* **Problem to solve**
Give back exactly the lines from the start of the listing to the line containing "and turns down.", inclusive, and nothing beyond them.

* **Dataset extract**
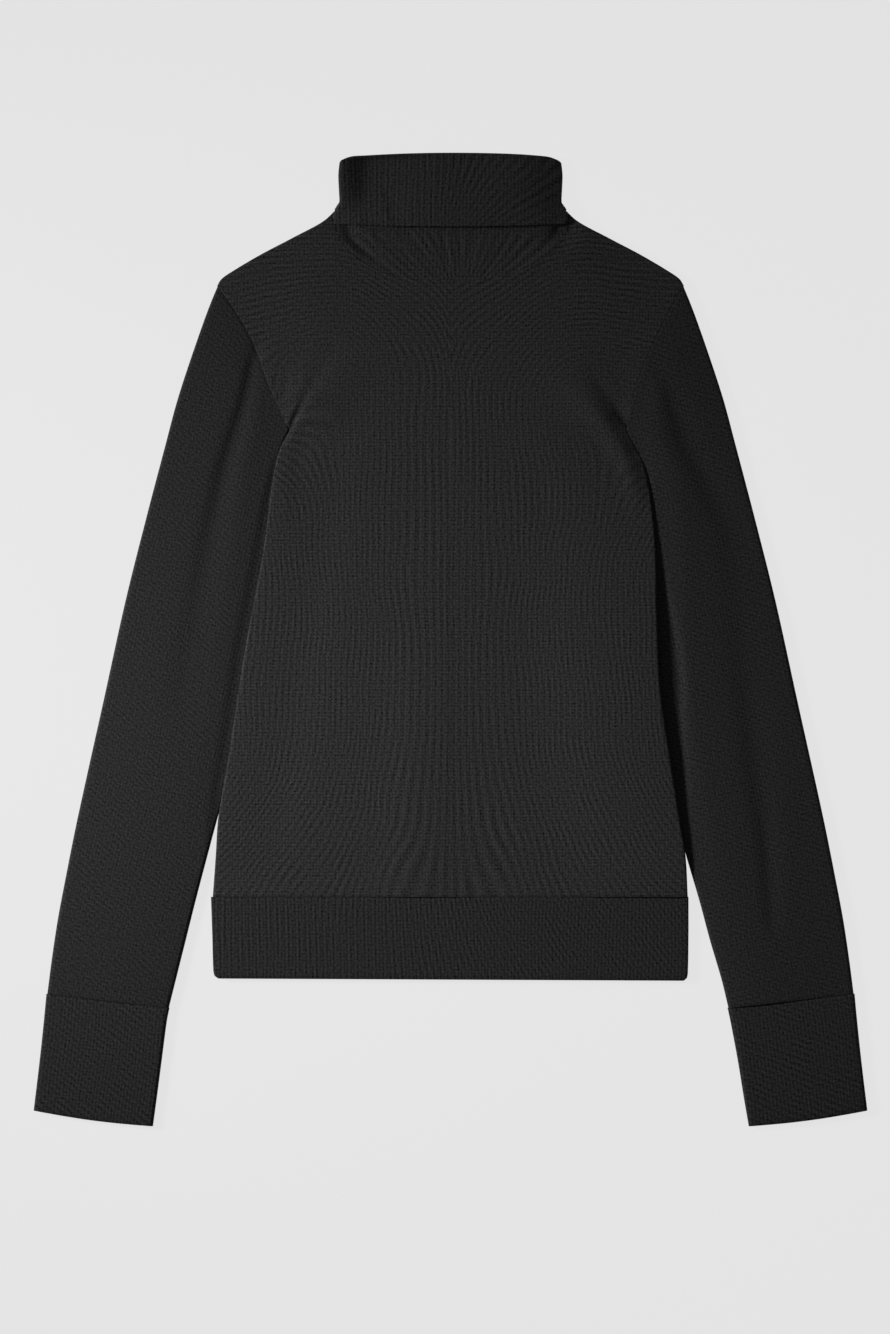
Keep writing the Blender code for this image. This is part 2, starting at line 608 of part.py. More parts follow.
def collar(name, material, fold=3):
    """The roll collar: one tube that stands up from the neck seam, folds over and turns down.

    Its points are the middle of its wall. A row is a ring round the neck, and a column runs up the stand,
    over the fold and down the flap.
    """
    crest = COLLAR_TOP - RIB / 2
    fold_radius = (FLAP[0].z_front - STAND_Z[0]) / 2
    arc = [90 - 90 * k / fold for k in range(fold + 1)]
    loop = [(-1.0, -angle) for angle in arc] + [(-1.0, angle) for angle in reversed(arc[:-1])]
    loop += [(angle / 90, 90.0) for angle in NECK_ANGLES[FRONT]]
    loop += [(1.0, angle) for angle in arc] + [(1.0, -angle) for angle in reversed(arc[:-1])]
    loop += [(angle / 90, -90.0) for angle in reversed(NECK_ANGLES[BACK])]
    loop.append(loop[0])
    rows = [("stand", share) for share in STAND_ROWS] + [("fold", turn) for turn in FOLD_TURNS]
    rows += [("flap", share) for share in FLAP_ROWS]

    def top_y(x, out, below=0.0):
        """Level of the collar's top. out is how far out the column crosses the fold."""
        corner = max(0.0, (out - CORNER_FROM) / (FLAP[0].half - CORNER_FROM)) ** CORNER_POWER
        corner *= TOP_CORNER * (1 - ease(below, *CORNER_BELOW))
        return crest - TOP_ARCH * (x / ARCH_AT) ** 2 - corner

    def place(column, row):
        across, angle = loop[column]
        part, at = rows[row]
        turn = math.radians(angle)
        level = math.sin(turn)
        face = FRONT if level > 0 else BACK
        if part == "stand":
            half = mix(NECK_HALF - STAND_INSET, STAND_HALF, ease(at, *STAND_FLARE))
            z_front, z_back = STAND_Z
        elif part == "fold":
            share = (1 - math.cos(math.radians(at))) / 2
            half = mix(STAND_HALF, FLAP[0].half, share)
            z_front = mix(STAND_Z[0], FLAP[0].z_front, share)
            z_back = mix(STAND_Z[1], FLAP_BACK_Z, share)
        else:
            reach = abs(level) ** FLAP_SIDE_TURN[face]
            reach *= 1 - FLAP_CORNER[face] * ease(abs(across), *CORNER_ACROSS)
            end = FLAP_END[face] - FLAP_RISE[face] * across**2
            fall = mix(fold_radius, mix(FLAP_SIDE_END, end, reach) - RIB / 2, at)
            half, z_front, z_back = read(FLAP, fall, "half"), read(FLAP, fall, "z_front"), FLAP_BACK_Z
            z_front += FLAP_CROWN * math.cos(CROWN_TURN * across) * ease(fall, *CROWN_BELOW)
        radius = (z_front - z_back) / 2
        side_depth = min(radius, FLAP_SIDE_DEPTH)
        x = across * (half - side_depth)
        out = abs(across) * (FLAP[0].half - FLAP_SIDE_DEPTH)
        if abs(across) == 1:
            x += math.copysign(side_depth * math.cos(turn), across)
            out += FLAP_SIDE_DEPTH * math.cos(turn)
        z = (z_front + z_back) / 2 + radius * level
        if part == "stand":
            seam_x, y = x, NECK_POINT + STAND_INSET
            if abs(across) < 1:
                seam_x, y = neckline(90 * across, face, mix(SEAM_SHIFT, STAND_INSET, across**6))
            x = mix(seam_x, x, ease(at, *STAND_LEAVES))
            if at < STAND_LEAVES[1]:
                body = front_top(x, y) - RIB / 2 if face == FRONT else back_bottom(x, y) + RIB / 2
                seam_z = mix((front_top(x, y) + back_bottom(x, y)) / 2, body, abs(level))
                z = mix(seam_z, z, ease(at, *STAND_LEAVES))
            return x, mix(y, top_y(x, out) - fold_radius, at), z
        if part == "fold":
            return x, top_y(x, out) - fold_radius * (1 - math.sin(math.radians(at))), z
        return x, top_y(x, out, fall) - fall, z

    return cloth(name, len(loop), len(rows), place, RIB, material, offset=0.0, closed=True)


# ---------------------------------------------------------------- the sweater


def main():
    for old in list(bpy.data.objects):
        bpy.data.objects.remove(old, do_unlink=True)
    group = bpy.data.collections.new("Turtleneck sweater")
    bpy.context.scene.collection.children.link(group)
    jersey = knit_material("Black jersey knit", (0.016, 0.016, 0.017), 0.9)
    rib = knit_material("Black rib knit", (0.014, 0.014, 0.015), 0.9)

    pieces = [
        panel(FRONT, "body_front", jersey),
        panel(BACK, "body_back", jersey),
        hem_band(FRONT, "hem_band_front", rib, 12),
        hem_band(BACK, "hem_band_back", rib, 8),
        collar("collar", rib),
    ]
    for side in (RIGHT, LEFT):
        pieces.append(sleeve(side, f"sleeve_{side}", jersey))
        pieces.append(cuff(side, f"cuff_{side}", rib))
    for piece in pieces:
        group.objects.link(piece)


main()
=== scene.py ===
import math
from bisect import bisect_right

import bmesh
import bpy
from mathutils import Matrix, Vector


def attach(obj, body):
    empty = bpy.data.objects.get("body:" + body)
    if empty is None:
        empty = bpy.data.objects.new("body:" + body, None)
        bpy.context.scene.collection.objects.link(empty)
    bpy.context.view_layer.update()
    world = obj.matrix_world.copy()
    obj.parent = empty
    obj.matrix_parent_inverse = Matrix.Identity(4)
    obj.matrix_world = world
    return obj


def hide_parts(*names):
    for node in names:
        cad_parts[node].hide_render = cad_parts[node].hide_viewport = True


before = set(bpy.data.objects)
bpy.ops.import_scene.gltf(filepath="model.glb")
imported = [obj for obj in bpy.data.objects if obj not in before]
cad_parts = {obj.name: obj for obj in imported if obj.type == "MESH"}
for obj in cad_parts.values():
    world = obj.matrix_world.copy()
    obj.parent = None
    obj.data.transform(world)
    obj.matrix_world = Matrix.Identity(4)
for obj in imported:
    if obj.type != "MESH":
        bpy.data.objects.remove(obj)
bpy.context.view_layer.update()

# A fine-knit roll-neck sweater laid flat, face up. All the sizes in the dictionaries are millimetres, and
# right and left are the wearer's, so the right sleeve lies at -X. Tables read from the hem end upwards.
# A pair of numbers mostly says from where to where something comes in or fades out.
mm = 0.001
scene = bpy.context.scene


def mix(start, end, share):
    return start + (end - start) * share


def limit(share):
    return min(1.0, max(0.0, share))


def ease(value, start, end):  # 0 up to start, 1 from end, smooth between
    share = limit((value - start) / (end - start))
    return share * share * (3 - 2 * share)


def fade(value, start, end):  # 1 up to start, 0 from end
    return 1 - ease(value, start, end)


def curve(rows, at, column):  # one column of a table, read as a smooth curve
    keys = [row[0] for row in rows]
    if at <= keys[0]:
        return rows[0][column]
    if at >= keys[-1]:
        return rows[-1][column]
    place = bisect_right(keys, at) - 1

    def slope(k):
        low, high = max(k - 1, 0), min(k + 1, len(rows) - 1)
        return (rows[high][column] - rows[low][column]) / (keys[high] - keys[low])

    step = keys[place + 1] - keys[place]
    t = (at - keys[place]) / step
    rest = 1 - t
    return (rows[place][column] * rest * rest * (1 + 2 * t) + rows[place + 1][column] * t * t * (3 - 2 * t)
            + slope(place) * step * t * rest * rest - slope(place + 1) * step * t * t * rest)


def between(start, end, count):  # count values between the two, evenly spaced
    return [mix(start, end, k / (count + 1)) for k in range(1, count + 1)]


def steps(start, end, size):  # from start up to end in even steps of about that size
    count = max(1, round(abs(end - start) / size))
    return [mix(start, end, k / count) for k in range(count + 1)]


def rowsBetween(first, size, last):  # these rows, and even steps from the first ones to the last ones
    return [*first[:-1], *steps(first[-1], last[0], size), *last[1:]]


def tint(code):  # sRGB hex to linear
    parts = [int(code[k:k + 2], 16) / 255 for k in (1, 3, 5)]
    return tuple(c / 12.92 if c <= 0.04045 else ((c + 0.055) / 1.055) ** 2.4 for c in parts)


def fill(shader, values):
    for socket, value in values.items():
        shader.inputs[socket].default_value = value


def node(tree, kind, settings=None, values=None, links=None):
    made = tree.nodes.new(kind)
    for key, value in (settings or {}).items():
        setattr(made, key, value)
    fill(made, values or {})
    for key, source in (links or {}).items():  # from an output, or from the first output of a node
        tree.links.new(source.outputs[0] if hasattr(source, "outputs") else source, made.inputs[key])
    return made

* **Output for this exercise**
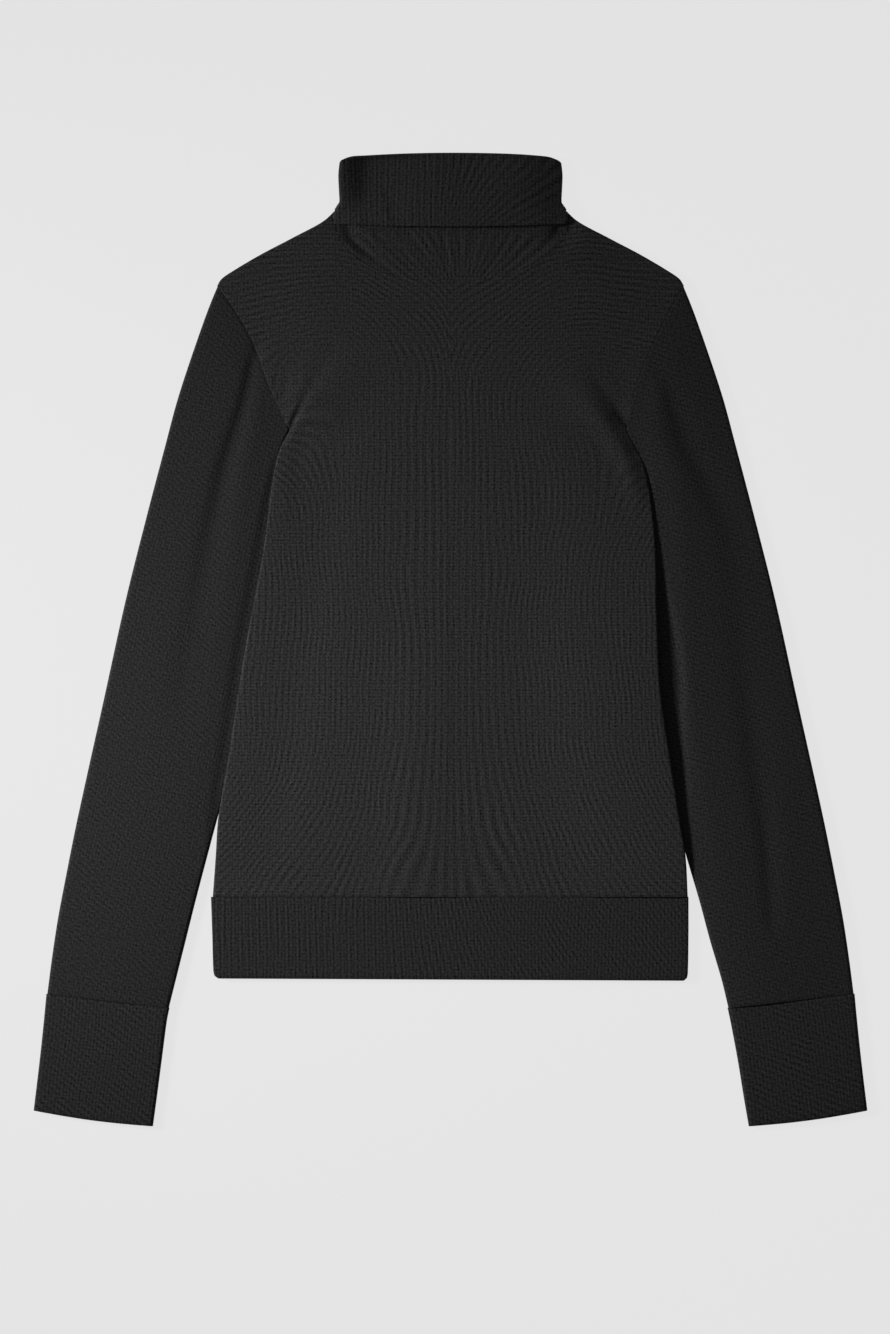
Keep writing the Blender code for this image. This is part 2, starting at line 608 of part.py. More parts follow.
def collar(name, material, fold=3):
    """The roll collar: one tube that stands up from the neck seam, folds over and turns down.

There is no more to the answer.